The hay averaged about 3.5 bales to the acre with the old 510.Windrows are small,just one 9 foot rake width with windrow about 30 inches wide.Always found this easiest with the old 510 so that is what i am used to.

BrownT,I baled gotcha plus last year with the old 510.I have some gotcha this year that we are just grazing.The sudan i am trying to bale this year is called Go Man Go.It seems to have a smaller stem than the gotcha but i am also trying to cut it smaller than the gotcha i had last year.

I am going to be gone until later this evening so if i don't answer anything it is not for lack of interest.


----------



## BROWNT (Jul 19, 2015)

*By the way I am new here to posting.
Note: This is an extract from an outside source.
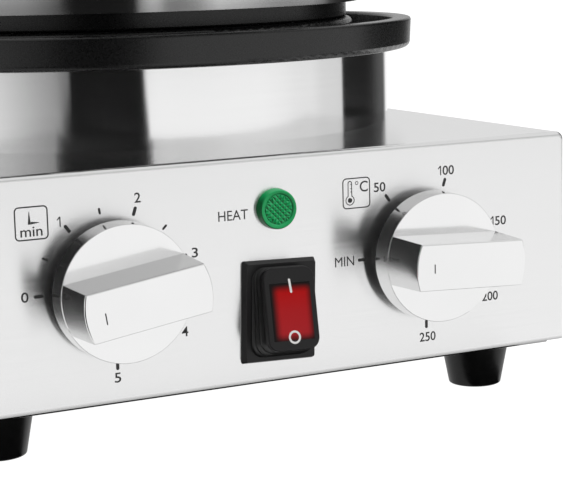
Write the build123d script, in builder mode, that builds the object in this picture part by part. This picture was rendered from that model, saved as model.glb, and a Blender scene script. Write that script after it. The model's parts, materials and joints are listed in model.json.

Been reading for couple years. This topic just really struck a cord. That 457 has really been pissin me off. Anyway thoroughly enjoy reading here. Not many producers in my area and its really nice to read about others successes and problems. Beef- not sure the smaller stem is the problem. Last week had some Redtop that was thick and small stemmed and it rolled just fine. I may be way off but that Gotcha just seems extremely "slick". I don't know. I keep trying to blame my trouble on the baler but it may be the loose nut behind the wheel.*


----------



## Tx Jim (Jun 30, 2014)

BROWNT said:


> JD 457. All teeth intact. 7500 bales. original owner. welded on leading edge.
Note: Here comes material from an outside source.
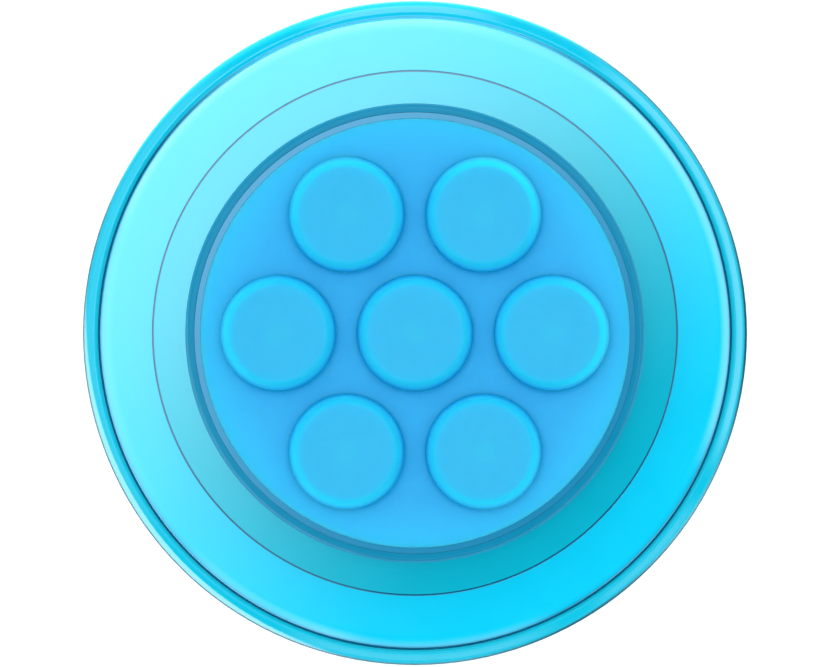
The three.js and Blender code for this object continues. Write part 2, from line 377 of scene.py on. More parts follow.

7500 bales is barely broken in. The belts shouldn't be the problem with that low bale count.. On subject of Coastal climbing the frt belts what pto rpms are you operating baler? I operate my 467 at 450 pto rpm's most of the time.and no Coastal climbs the belts. I've welded a 14'' rod on each side in between the original rods on the starter roll.


----------



## BROWNT (Jul 19, 2015)

I run it a little faster. 500 to 510. I will sure try adding some extra rods. Thanks


----------